事業承継を進めるにあたって、いくつかの注意点があります。これらを踏まえて準備を進めることで、事業承継の成功率を高めることができます。
7-1. 後継者選びの慎重さ
後継者として子供を選ぶ場合でも、必ずしも適任であるとは限りません。後継者には経営能力やリーダーシップだけでなく、従業員や取引先との良好な関係を築ける人間性も求められます。子供が本当に経営者としての素質を持っているか、客観的に判断することが必要です。
7-2. 経営の透明性の確保
事業承継に際して、経営の透明性を確保することは非常に重要です。
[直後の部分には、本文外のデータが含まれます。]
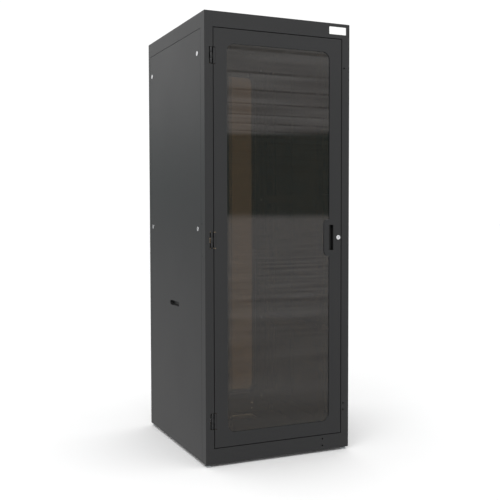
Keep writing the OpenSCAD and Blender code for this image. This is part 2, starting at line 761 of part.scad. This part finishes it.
module latch_housings() color(zinc)
    for (y = latch_ys, z = latch_zs) at_latch(y, z) cylinder_housing(panel_t, panel_barrel_l);

// Plugs 1 and 2 are the front pair from the bottom up, 3 and 4 the rear pair.
module latch_plug(i) color(zinc)
    at_latch(latch_ys[floor(i / 2)], latch_zs[i % 2]) cylinder_plug(panel_cam_v, panel_cam_l);

// ---- levelling foot, drawn as the front left one

module foot() color(zinc) translate([-half_w + foot_inset, -half_d + foot_inset, 0]) {
    cylinder(r1 = foot_d / 2 - foot_chamfer, r2 = foot_d / 2, h = foot_chamfer);
    translate([0, 0, foot_chamfer])
        cylinder(r = foot_d / 2, h = foot_disc_h - foot_chamfer - foot_cone_h);
    translate([0, 0, foot_disc_h - foot_cone_h])
        cylinder(r1 = foot_d / 2, r2 = lock_nut_r, h = foot_cone_h);
    cylinder(r = stem_r, h = stem_top);
    translate([0, 0, foot_disc_h - eps])
        cylinder(r = lock_nut_r, h = foot_h - lock_nut_gap - foot_disc_h + eps, $fn = 6);
}

// ---- nodes

hinge_post(front_strip);  // front_left_post
to_right() lock_post(front_strip);  // front_right_post
to_rear() hinge_post(rear_strip);  // rear_left_post
to_right() to_rear() lock_post(rear_strip);  // rear_right_post
header();  // front_header
to_rear() header();  // rear_header
sill();  // front_sill
to_rear() sill();  // rear_sill
color(paint) both_sides() top_side_rail();  // top_side_rails
color(paint) both_sides() bottom_side_rail();  // bottom_side_rails
corner_foot_plates();
roof_panel();
floor_plate();
cable_edge_trims();
side_channels();
rack_rail();  // front_left_rack_rail
to_right() rack_rail();  // front_right_rack_rail
to_rear() rack_rail();  // rear_left_rack_rail
to_right() to_rear() rack_rail();  // rear_right_rack_rail
frame_bolts();
color(rubber) both_ends() door_seal();  // door_seals
color(paint) both_ends() at_hinges() frame_hinge_leaf();  // frame_hinge_leaves
color(zinc) both_ends() at_hinges() hinge_pin();  // hinge_pins
blank_label();

door_leaf(front_window_w, true);  // front_door_leaf
door_glass(front_window_w, true);  // front_door_glass
glazing_tape(front_window_w, true);  // front_glazing_tape
glass_retainers(front_window_w);  // front_glass_retainers
pull_pocket();  // front_pull_pocket
door_lock_housing();  // front_lock_housing
color(paint) at_hinges() door_hinge_leaf();  // front_hinge_leaves
door_lock_plug();  // front_lock_plug

to_rear() door_leaf(rear_window_w, false);  // rear_door_leaf
to_rear() door_glass(rear_window_w, false);  // rear_door_glass
to_rear() glazing_tape(rear_window_w, false);  // rear_glazing_tape
to_rear() glass_retainers(rear_window_w);  // rear_glass_retainers
to_rear() pull_pocket();  // rear_pull_pocket
to_rear() door_lock_housing();  // rear_lock_housing
to_rear() color(paint) at_hinges() door_hinge_leaf();  // rear_hinge_leaves
to_rear() door_lock_plug();  // rear_lock_plug

side_panel();  // left_side_panel
panel_ribs();  // left_panel_ribs
panel_grip();  // left_panel_grip
latch_housings();  // left_latch_housings
latch_plug(0);  // left_latch_plug_1
latch_plug(1);  // left_latch_plug_2
latch_plug(2);  // left_latch_plug_3
latch_plug(3);  // left_latch_plug_4

to_right() side_panel();  // right_side_panel
to_right() panel_ribs();  // right_panel_ribs
to_right() panel_grip();  // right_panel_grip
to_right() latch_housings();  // right_latch_housings
to_right() latch_plug(0);  // right_latch_plug_1
to_right() latch_plug(1);  // right_latch_plug_2
to_right() latch_plug(2);  // right_latch_plug_3
to_right() latch_plug(3);  // right_latch_plug_4

foot();  // foot_front_left
to_right() foot();  // foot_front_right
to_rear() foot();  // foot_rear_left
to_right() to_rear() foot();  // foot_rear_right
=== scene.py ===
import math

import bmesh
import bpy
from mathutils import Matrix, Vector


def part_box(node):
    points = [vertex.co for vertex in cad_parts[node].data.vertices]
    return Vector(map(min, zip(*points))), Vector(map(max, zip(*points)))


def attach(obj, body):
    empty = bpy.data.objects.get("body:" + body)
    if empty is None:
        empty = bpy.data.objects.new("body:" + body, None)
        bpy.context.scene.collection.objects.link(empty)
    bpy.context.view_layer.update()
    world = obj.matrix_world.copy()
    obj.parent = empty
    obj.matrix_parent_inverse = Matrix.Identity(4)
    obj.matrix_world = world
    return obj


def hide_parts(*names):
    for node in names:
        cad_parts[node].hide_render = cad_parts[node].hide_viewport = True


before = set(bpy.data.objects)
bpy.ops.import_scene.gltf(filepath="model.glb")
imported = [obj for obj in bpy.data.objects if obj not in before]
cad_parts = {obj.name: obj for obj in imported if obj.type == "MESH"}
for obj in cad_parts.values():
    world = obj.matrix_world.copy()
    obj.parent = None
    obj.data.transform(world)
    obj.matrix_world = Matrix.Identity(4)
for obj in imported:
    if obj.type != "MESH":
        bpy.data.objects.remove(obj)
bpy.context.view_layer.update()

# ---- Camera
# A standing eye about 4.3 m away, a little left of the cabinet's front, looking almost level.
# A 58 mm lens on a full frame takes in the whole casing with little perspective.
bpy.ops.object.camera_add(
    location=(-1.7024, -3.898, 1.1837),
    rotation=(math.radians(87.385), math.radians(0.114), math.radians(-24.03)),
)
camera = bpy.context.object
camera.name = "camera"
camera.data.sensor_width = 36
camera.data.lens = 58.31
bpy.context.scene.camera = camera
bpy.context.scene.view_settings.view_transform = "Standard"


# ---- Studio
# A pale painted floor under a bright dome. The dome is toned like a lit hall, so that glass and paint have
# something to mirror: a dark far wall at eye level, beams across the ceiling, a floor that is shaded towards
# the back, and soft streaks over all of it. The lens itself sees plain white past the floor.
def linear(colour):
    """An sRGB hex colour such as "3a3a3b" as linear red, green, blue and alpha."""
    channels = [int(colour[i : i + 2], 16) / 255 for i in (0, 2, 4)]
    return [c / 12.92 if c <= 0.04045 else ((c + 0.055) / 1.055) ** 2.4 for c in channels] + [1.0]


def add_node(tree, kind, inputs=None, **settings):
    """Adds a node, sets its properties, and gives each named socket a value or a link."""
    node = tree.nodes.new(kind)
    for name, value in settings.items():
        setattr(node, name, value)
    for socket, value in (inputs or {}).items():
        if isinstance(value, bpy.types.NodeSocket):
            tree.links.new(value, node.inputs[socket])
        else:
            node.inputs[socket].default_value = value
    return node


def new_material(name):
    """An empty node material with its shader, and the place on the piece in metres."""
    material = bpy.data.materials.new(name)
    material.use_nodes = True
    tree = material.node_tree
    place = add_node(tree, "ShaderNodeTexCoord").outputs["Object"]
    return material, tree, tree.nodes["Principled BSDF"], place


def studio_floor():
    # painted plywood: plain, pale and without gloss, its paint a touch uneven from one stretch to the next
    mottle_width = 0.8
    floor_width = 160
    material, tree, shader, place = new_material("matt_painted_floor")
    mottle = add_node(tree, "ShaderNodeTexNoise", {"Vector": place, "Scale": 1 / mottle_width})
    tone = add_node(
        tree,
        "ShaderNodeMix",
        {0: mottle.outputs["Fac"], 6: linear("f6f6f6"), 7: linear("f9f9f9")},
        data_type="RGBA",
    )
    tree.links.new(tone.outputs[2], shader.inputs["Base Color"])
    shader.inputs["Roughness"].default_value = 0.9
    shader.inputs["Specular IOR Level"].default_value = 0.1
    bpy.ops.mesh.primitive_plane_add(size=floor_width, location=(0, 0, 0))
    floor = bpy.context.object
    floor.name = "studio_floor"
    floor.data.materials.append(material)
    # polished faces mirror the lower half of the dome, which is toned like the floor of a real hall
    floor.visible_glossy = False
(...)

後継者に全ての情報が正確に伝わるよう、財務状況や経営戦略についてオープンに話し合いを行いましょう。また、社員や取引先にも適切なタイミングで情報を開示し、信頼を維持することが求められます。
7-3. 感情的な対立を避ける
家族間での事業承継では、感情的な対立が発生しやすい傾向があります。事業承継の過程で感情的な衝突を避けるためには、客観的な立場から話し合いを進めることが重要です。第三者のアドバイザーやコンサルタントを活用することで、冷静な対応を保つことができます。
まとめ
事業承継は中小企業にとって避けられない課題ですが、適切な準備と心構えがあれば、そのプロセスはスムーズに進められます。後継者の育成、法務・税務の整備、計画的な承継プロセスの実行、そして関係者とのコミュニケーションを大切にすることで、事業承継の成功を目指しましょう。経営者として、未来の企業のために今からできることを始めることが、企業の持続的な成長と発展に繋がります。